Şehzadebaşı’ndaki evden sabah çıkışıyla başlayan ve geri dönüşleriyle ertesi sabaha kadar süren bu yürüyüşlerinde Mümtaz, şehrin zengin kültürel katmanları kadar, yıpranmış, yorulmuş ve eskimiş yüzünü de “ne yapmalı?” sorusunu zihninden hiç çıkaramayan bir aydının sorumluluğuyla görmekte, üzerinde düşünmektedir. Huzur sadece bir aşk romanı değildir. Daha doğru ifadeyle Huzur romanında aşk, İstanbul’u gezmek, üzerine konuşmak, meselelerini işlemek, şehri görmek ve göstermek için kurgulanmışa benzer.

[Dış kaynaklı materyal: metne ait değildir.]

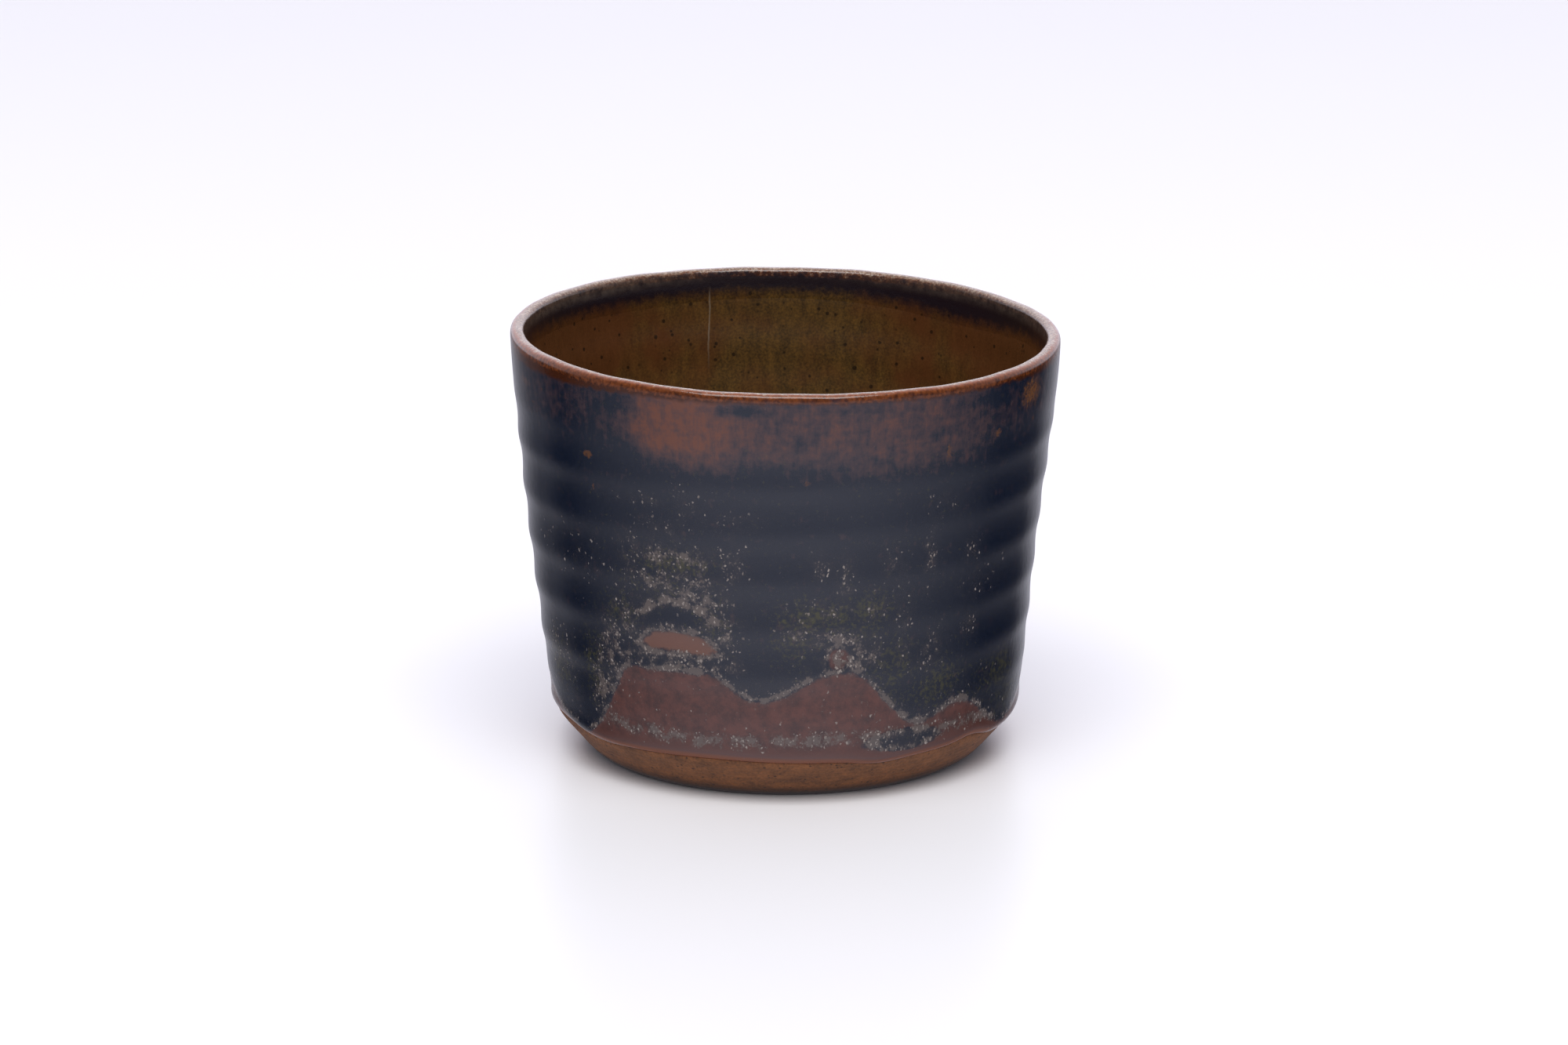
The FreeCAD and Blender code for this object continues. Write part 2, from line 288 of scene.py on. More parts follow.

Mümtaz’ın dikkatlerinden okur, geleneksel mahalle hayatının nasıl çözülüp dağıldığını, Elagöz Mehmetefendi Camiinin kurşunları gibi, bazı değerlerimizin üzerimizden nasıl bir elbise gibi soyulup çıktığını, geride kalan dağınık ve bağlantısız unsurlar arasından nasıl bir “yeni hayat şekli” yeşertebileceğimizi düşünmeye yönlendirilir. İster Nuran’la ister yalnız, İstanbul’u adım adım dolaşırken Mümtaz’ın bakışları, yürüdüğü sokaklarda kültürün mutlaka devam etmesi gerekeni unsurlarını kavramaya çalışır.

Tanpınar doğduğu, büyüdüğü, hatıralarının biriktiği Şehzadebaşı’nı Sahnenin Dışındakiler ve Huzur romanlarının mekânı yaparak yazı yoluyla bile olsa burada yaşamayı sürdürmek istemiştir. Tıpkı Cemal’in yerinde bulamamanın üzüntüsüyle hatırlaya hatırlaya anlattığı semtini yaşaması gibi: “Bizim semt…” diye düşündü. Bütün çocukluğu bu cadde ile etrafındaki sokaklardan ona doğru geliyordu. “Bir mahallesi, bir evi, itiyatları, dostları olmak, onlarla beraber yaşamak ve onların içinde ölmek…

Aradığını yerinde bulamayan Cemal’in üzüntüsünü bugün bizler de yaşıyoruz. Şehrin maruz kaldığı baş döndürücü değişime, yıkılan eserlere, mimari kayıplarımıza derin bir üzüntüyle işaret eden Tanpınar’ın 1950’lerin başına kadar ayakta duran evinin tam olarak nerede olduğunu haritalar üzerinden keşfetme çabamız ne kadar da acıklıdır. Toplumsal hafıza mekânımız İstanbul’un hatırlatıcı gücü üzerine bu kadar etkileyici romanlar ve metinler kaleme alan Tanpınar’ın, yerini aşağı yukarı tahmin ettiğimiz Şehzadebaşı’ndaki evinin bulunduğu noktaya en azından bir işaret olsun koymanın vakti gelmemiş midir?